Adversarial Learning for Constrained Image Splicing Detection and Localization Based on Atrous Convolution

Constrained image splicing detection and localization (CISDL), which investigates two input suspected images and identifies whether one image has suspected regions pasted from the other, is a newly proposed challenging task for image forensics. In this paper, we propose a novel adversarial learning framework to learn a deep matching network for CISDL. Our framework mainly consists of three building blocks. First, a deep matching network based on atrous convolution (DMAC) aims to generate two high-quality candidate masks, which indicate suspected regions of the two input images.
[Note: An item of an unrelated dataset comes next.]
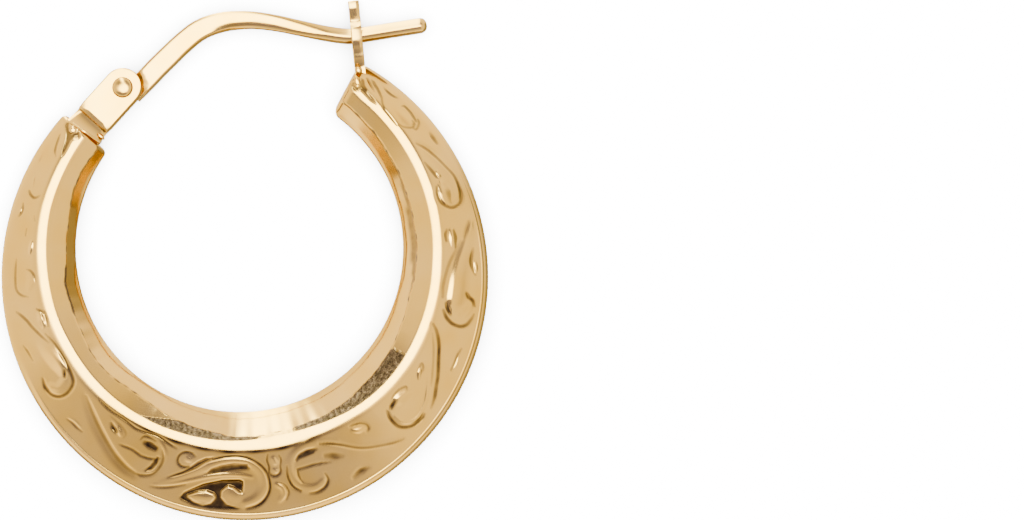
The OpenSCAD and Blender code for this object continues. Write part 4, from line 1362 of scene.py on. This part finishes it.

In DMAC, atrous convolution is adopted to extract features with rich spatial information, a correlation layer based on a skip architecture is proposed to capture hierarchical features, and atrous spatial pyramid pooling is constructed to localize tampered regions at multiple scales. Second, a detection network is designed to rectify inconsistencies between the two corresponding candidate masks. Finally, a discriminative network drives the DMAC network to produce masks that are hard to distinguish from ground-truth ones. The detection network and the discriminative network collaboratively supervise the training of DMAC in an adversarial way. Besides, a sliding window-based matching strategy is investigated for high-resolution images matching. Extensive experiments, conducted on five groups of datasets, demonstrate the effectiveness of the proposed framework and the superior performance of DMAC.